Even now, I can still picture it in my mind’s eye and have a chuckle
whenever I think of it. It was not
particularly well drawn or eye-catching, but the humour was in the six words
which came out of the mouth of one of the cartoon characters. It depicted a church choir singing away
lustily in what was obviously a Christmas service. As most of them sung, one chorister was clearly whispering to another as he eyed the music
in his hands; “I Can’t Believe It’s Not Rutter”. (I rooted out a copy of the cartoon on the internet and reproduce it below...until such time as the copyright holders - whom I cannot identify - tell me to take it down!)

(Even the more musical readers in some countries may not get
the joke, so perhaps some explanation (and an image) are necessary.

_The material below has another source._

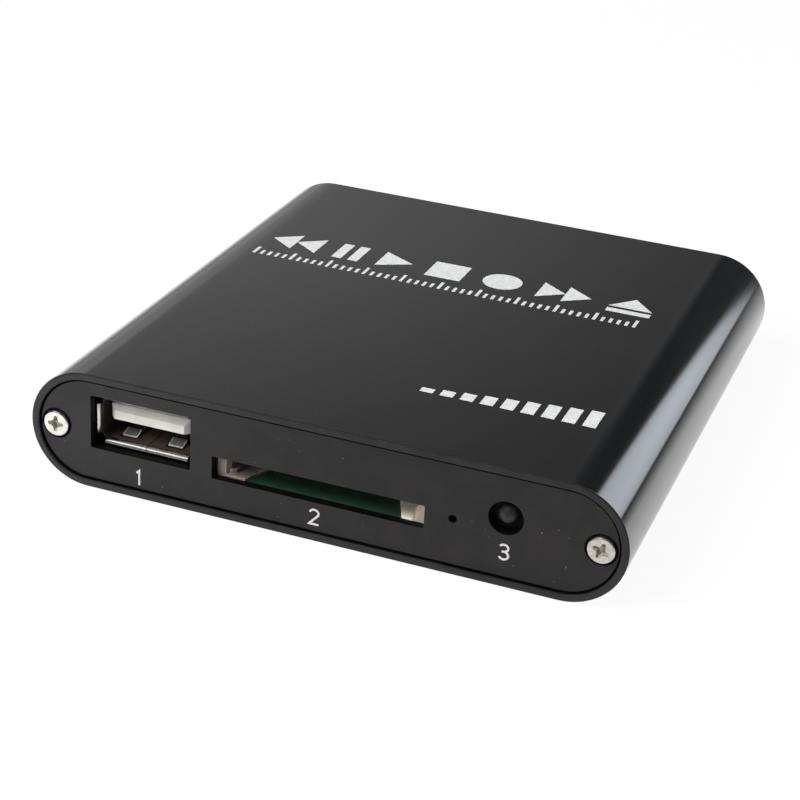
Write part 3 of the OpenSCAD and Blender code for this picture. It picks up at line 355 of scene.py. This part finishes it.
rim_finish = finish(
    "sleeve_rim", (0.0086, 0.0078, 0.0078), (0.0115, 0.0107, 0.0107), rough=(0.42, 0.54),
    grain=0.08, bump=0.004, stretch=(0.2, 1, 0.2), Specular_IOR_Level=0.4)
# The sleeve's inside, painted darker than its skin as shade.
inner_painted_shade = finish(
    "sleeve_inside", (0.0020, 0.0018, 0.0018), (0.0030, 0.0028, 0.0028), rough=(0.6, 0.72),
    grain=0.15, bump=0.006, Specular_IOR_Level=0.2)
# Near black: painted shade on the walls of the panels' openings and on the board's cut edges.
cut_painted_shade = finish(
    "panel_cut_painted_shade", (0.0016, 0.0014, 0.0014), (0.0026, 0.0023, 0.0022), rough=(0.55, 0.7),
    grain=0.1, bump=0.006, Specular_IOR_Level=0.25)
# The panels' edges, lighter in mottles: a painted highlight where they catch the light.
panel_edge_highlight = finish(
    "panel_edge_highlight", (0.030, 0.029, 0.028), (0.008, 0.0075, 0.0072), mottle=1.6, rough=(0.3, 0.45),
    grain=0.08, bump=0.004)
shadowed_shell = finish(
    "shadowed_shell", (0.068, 0.050, 0.041), (0.042, 0.032, 0.027), mottle=1.0,
    rough=(0.4, 0.55), grain=0.1, bump=0.003, metallic=0.4, stretch=(1, 0.1, 1))
# The port's finger tips: dull grey with near white edges, a painted highlight.
finger_highlight = finish(
    "finger", (0.13, 0.122, 0.115), (0.09, 0.085, 0.08), mottle=0.6, rough=(0.3, 0.42),
    grain=0.08, bump=0.003, metallic=0.3, edge=(0.95, 0.93, 0.89), edge_width=0.3)
# Darker, duller steel for the screws below the panel's face: painted shade in their holes.
sunk_steel_shade = finish(
    "sunk_steel_shade", (0.040, 0.036, 0.031), (0.022, 0.020, 0.018), mottle=0.5, rough=(0.4, 0.55),
    grain=0.08, bump=0.003, metallic=0.5)
# The cross recess, painted darker than the head as shade.
recess_shade = finish(
    "recess", (0.44, 0.40, 0.34), (0.17, 0.155, 0.13), mottle=0.35, rough=(0.3, 0.45),
    grain=0.08, bump=0.004, metallic=0.4)
# The receiver's dome: the same epoxy as its body, painted lighter as a sheen.
dome_sheen = finish(
    "receiver_dome", (0.0078, 0.008, 0.0084), (0.010, 0.0103, 0.0108), mottle=1.0,
    rough=(0.4, 0.5), grain=0.1, bump=0.001)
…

There was once a heavily marketed spread which, by use of a
concoction of unpleasant sounding chemicals and a lurid yellow dye, sold itself
on looking and – apparently - tasting so much like butter that even the most
accomplish gourmands could not tell the difference.)
Like all really good jokes, this had more than a hint of
truth about it; Since the 1970s when he
started issuing his carol arrangements to the world through the follow-up
volumes to the iconic green Carols for
Choirs book, the name of John Rutter has become so synonymous with
Christmas that, like the cartoon choir boy, few of us could conceive of any
Christmas carol concert or service without the ubiquitous Rutter carol
arrangement with its saccharine harmonies and gracefully oozing instrumental
descant (preferably an oboe or flute when an orchestra is present, or a sweet 8
foot flute stop when it’s just an organ).
And as the years have passed and his stranglehold on Christmas tightened,
so Rutter has added more to the repertoire than just mere arrangements; now we also
sing his innocuous melodies and his own sweet words. Christmas without Rutter seems as likely as
Sea without Water.
Or at least it did until this year.
Having attended no less than five Christmas Carol events in
the last week alone (in a Roman Catholic cathedral, an Anglican church, a
school, on a beach and, most spectacularly, in Sydney Opera House) I feel as if
reality is slipping from my grasp; for not one of these has presented even the
merest whiff of Rutter. No saccharine
harmonies, no gracefully oozing descants, no innocuous melodies or sweet words;
at least, not of the John Rutter variety.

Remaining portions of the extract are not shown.